● Information supplied:
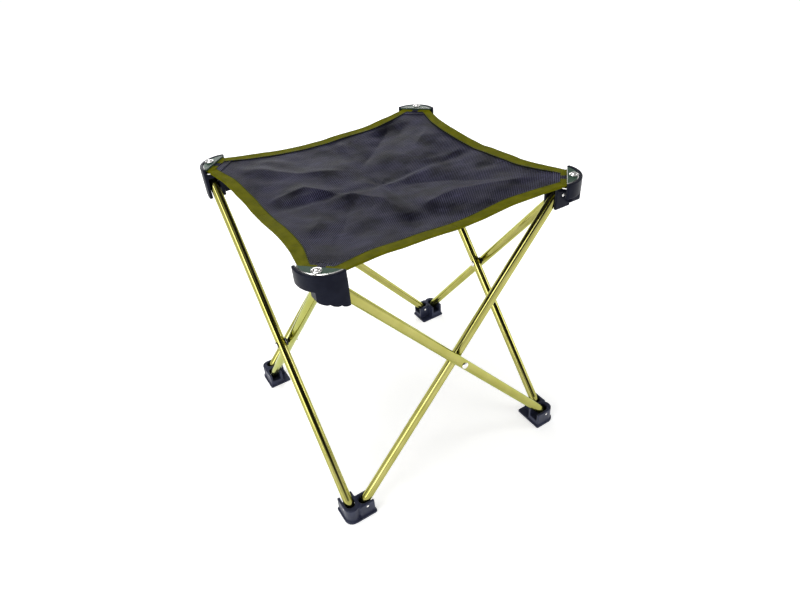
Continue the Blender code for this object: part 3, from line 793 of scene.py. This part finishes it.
def stitch(verts, faces, start, end, radius, up, dip=0.6):
    """One short thread from start to end, bowed up in the middle and dipping into the cloth at its ends."""
    rings, sides = 6, 6
    base = len(verts)
    line = (end - start).normalized()
    across = line.cross(up).normalized()
    for i in range(rings):
        t = i / (rings - 1)
        bow = math.sin(math.pi * t)
        centre = start.lerp(end, t) + up * radius * (1.1 * bow - dip)
        for j in range(sides):
            angle = 2 * math.pi * j / sides
            thin = radius * (0.45 + 0.55 * bow)
            verts.append(centre + across * thin * math.cos(angle) + up * thin * math.sin(angle))
    for i in range(rings - 1):
        for j in range(sides):
            n = (j + 1) % sides
            a = base + i * sides
            faces.append((a + j, a + n, a + sides + n, a + sides + j))
    faces.append(tuple(range(base, base + sides)))
    faces.append(tuple(range(base + (rings - 1) * sides, base + rings * sides)))


def stitches_quarter(k, corner):
    """The dark seam beside each half tape's inner edge, above and below, and the patch's seam."""
    length, gap, radius = 0.0025, 0.0004, 0.00034
    verts, faces = [], []
    for mirror in (False, True):
        for side in (1, -1):
            along = gap / 2
            while along + length < SEAM_LENGTH:
                ends = []
                for place in (along, along + length):
                    point = seat_point(place, tape_width(place) - SEAM_INSET, k, mirror)
                    point.z += side * TAPE_HALF
                    ends.append(point)
                stitch(verts, faces, *ends, radius, Vector((0, 0, side)))
                along += length + gap
    middle = FOLD_LINE - (PATCH_REACH - 2 * SEAM_INSET) / math.sqrt(2)
    half = 2 * (edge_offset(middle) - TAPE_WIDTH - middle) / math.sqrt(2)
    count = int(half / (length + gap))
    for i in range(-count, count):
        ends = []
        for offset in (i * (length + gap), i * (length + gap) + length):
            x, y = -middle + offset / math.sqrt(2), -middle - offset / math.sqrt(2)
            top = seat_height(*whole(k, x, y)) + CLOTH_THICKNESS / 2 + PATCH_THICKNESS
            ends.append(Vector((x, y, top)))
        stitch(verts, faces, *ends, radius * 0.8, Vector((0, 0, 1)))
    return fix_normals(mesh_object(f"seat_stitches_{corner}", verts, faces, dark_thread))


def clamped_tab(k, corner):
    """The short end of cloth and tape that stays between the plates and on the lower plate's lip."""
    steps, rows = 40, 8
    verts, uvs = [], []
    start = CHORD_LINE / math.sqrt(2) + TAB_CLAMPED
    bare_half = CHORD_HALF - tape_width(FOLD_LINE) * math.sqrt(2)
    for z in (CLOTH_Z + CLOTH_THICKNESS / 2, CLOTH_Z - 0.00045):
        for j in range(rows + 1):
            for i in range(steps + 1):
                side = CHORD_HALF * (2 * i / steps - 1)
                round_end = math.sqrt(max(0.0, 1 - (side / CHORD_HALF) ** 4))
                reach = start - (TAB_CLAMPED + TAB_LENGTH * round_end) * j / rows
                x, y = -(reach + side) / math.sqrt(2), -(reach - side) / math.sqrt(2)
                verts.append(Vector((x, y, z)))
                uvs.append((x, y))
    obj = mesh_object(f"clamped_tab_{corner}", verts, sheet_faces(steps, rows), cloth, uvs)
    obj.data.materials.append(tape)
    for face in obj.data.polygons:
        from_middle = abs(face.center.x - face.center.y) / math.sqrt(2)
        face.material_index = 1 if from_middle > bare_half else 0
    fix_normals(obj)
    obj.matrix_world = quarter(k)
    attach(obj, f"hub_{corner}")
    return obj


def seat_quarter(k, corner):
    """The moving part of one quarter: it swings with its seat body."""
    cloth_piece = cloth_quarter(k, corner)
    tape_piece = tape_quarter(k, corner)
    stitches = stitches_quarter(k, corner)
    patch = patch_quarter(k, corner)
    tab = clamped_tab(k, corner)
    of_cloth = [(cloth_piece, "charcoal_cloth"), (patch, "charcoal_cloth")]
    for piece, slot in of_cloth + [(tape_piece, "olive_tape"), (stitches, "olive_tape")]:
        piece.data.transform(quarter(k))
        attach(piece, f"seat_{corner}")
        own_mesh(piece)
    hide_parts(f"seat_panel_{corner}")
    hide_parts(f"seat_binding_{corner}")


# ---------------------------------------------------------------- stage, light and camera


def floor():
    verts = [(-6, -6, 0), (6, -6, 0), (6, 6, 0), (-6, 6, 0)]
    obj = mesh_object("floor", verts, [(0, 1, 2, 3)], floor_material())
    obj.location.z = -0.0001


def area_light(name, location, target, size, power):
    data = bpy.data.lights.new(name, "AREA")
    data.shape = "RECTANGLE"
    data.size, data.size_y = size
    data.energy = power
    obj = bpy.data.objects.new(name, data)
    obj.location = location
    obj.rotation_euler = (Vector(target) - Vector(location)).to_track_quat("-Z", "Y").to_euler()
    bpy.context.scene.collection.objects.link(obj)


def studio_world():
    """A white backdrop. The stool reflects a white cove and the dark above it, as streaks on the tubes."""
    world = bpy.data.worlds.new("studio")
    world.use_nodes = True
    tree = world.node_tree
    split = node(tree, "ShaderNodeSeparateXYZ")
    tree.links.new(node(tree, "ShaderNodeTexCoord").outputs["Generated"], split.inputs["Vector"])
    heights_and_greys = [(0.0, 1.0), (0.34, 1.0), (0.44, 0.02), (0.68, 0.02), (0.80, 0.45)]
    stops = [(height, grey(value)) for height, value in heights_and_greys]
    backdrop = node(tree, "ShaderNodeMix", data_type="RGBA")
    tree.links.new(node(tree, "ShaderNodeLightPath").outputs["Is Camera Ray"], backdrop.inputs["Factor"])
    tree.links.new(ramp(tree, split.outputs["Z"], stops), backdrop.inputs[6])
    backdrop.inputs[7].default_value = (1, 1, 1, 1)
    tree.links.new(backdrop.outputs[2], tree.nodes["Background"].inputs["Color"])
    tree.nodes["Background"].inputs["Strength"].default_value = 1.05
    bpy.context.scene.world = world


def lights():
    """Soft lights all round. The Standard view keeps the sweep white and the cloth dark."""
    middle = (0, 0, 0.14)
    area_light("overhead", (-0.2, 0.3, 1.45), middle, (0.7, 0.5), 8)
    area_light("left_window", (-1.4, -0.5, 0.8), middle, (0.55, 1.2), 8)
    area_light("right_window", (1.3, -0.8, 0.9), middle, (0.35, 1.2), 5)
    area_light("back_strip", (0.5, 1.5, 0.7), middle, (1.2, 0.25), 5)
    studio_world()
    bpy.context.scene.view_settings.view_transform = "Standard"


def camera():
    """Above the front left corner, looking down at the stool, with a slight roll."""
    azimuth, elevation, roll = (math.radians(a) for a in (-29.56, 36.16, -4.39))
    target = Vector((0.0693, 0.104, 0.0375))
    level = math.cos(elevation)
    back = Vector((math.sin(azimuth) * level, -math.cos(azimuth) * level, math.sin(elevation)))
    right = Vector((math.cos(azimuth), math.sin(azimuth), 0))
    up = back.cross(right)
    tilted_right = right * math.cos(roll) + up * math.sin(roll)
    tilted_up = up * math.cos(roll) - right * math.sin(roll)
    data = bpy.data.cameras.new("camera")
    data.lens = 26.3
    obj = bpy.data.objects.new("camera", data)
    turn = Matrix((tilted_right, tilted_up, back)).transposed().to_4x4()
    obj.matrix_world = Matrix.Translation(target + back * 0.721) @ turn
    bpy.context.scene.collection.objects.link(obj)
    bpy.context.scene.camera = obj


# ---------------------------------------------------------------- assembly

for k, corner in enumerate(CORNERS):
    mould(f"hub_{corner}", plastic)
    mould(f"foot_{corner}", foot_plastic)
    dress(f"clamp_lower_plate_{corner}", steel)
    for place in ("hub", "foot"):
        dress(f"{place}_outer_pin_{corner}", steel)
        dress(f"{place}_inner_pin_{corner}", steel)
    top_plate(k, corner)
    seat_rivet(k, corner)
    seat_quarter(k, corner)
for side in SIDES:
    dress(f"crossing_rivet_{side}", steel)
    dress(f"crossing_spacer_{side}", plastic)
legs()
floor()
lights()
camera()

● Exercise brief: What is needed is an exact copy of the lines from the start of the listing through the line where "faces.append(tuple(range(base + (rings" sits, please, both end lines included and nothing more.

● Output for this task:
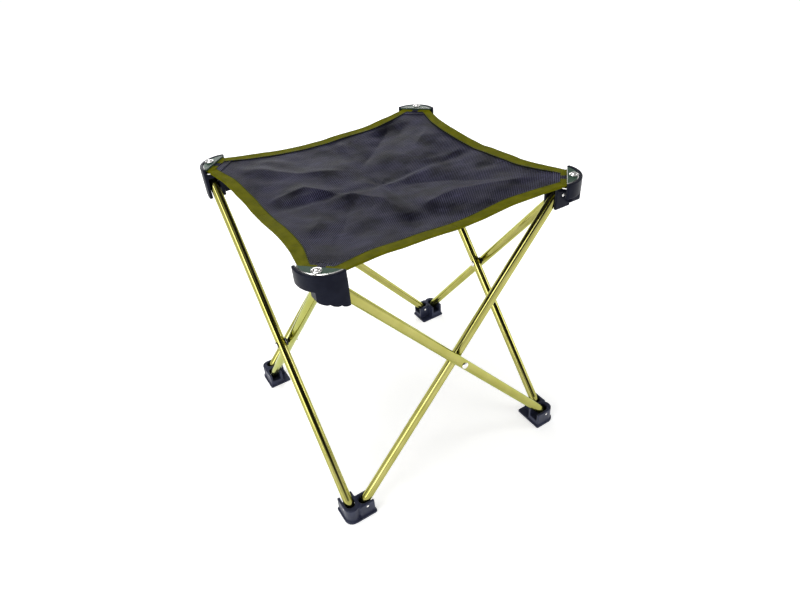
Continue the Blender code for this object: part 3, from line 793 of scene.py. This part finishes it.
def stitch(verts, faces, start, end, radius, up, dip=0.6):
    """One short thread from start to end, bowed up in the middle and dipping into the cloth at its ends."""
    rings, sides = 6, 6
    base = len(verts)
    line = (end - start).normalized()
    across = line.cross(up).normalized()
    for i in range(rings):
        t = i / (rings - 1)
        bow = math.sin(math.pi * t)
        centre = start.lerp(end, t) + up * radius * (1.1 * bow - dip)
        for j in range(sides):
            angle = 2 * math.pi * j / sides
            thin = radius * (0.45 + 0.55 * bow)
            verts.append(centre + across * thin * math.cos(angle) + up * thin * math.sin(angle))
    for i in range(rings - 1):
        for j in range(sides):
            n = (j + 1) % sides
            a = base + i * sides
            faces.append((a + j, a + n, a + sides + n, a + sides + j))
    faces.append(tuple(range(base, base + sides)))
    faces.append(tuple(range(base + (rings - 1) * sides, base + rings * sides)))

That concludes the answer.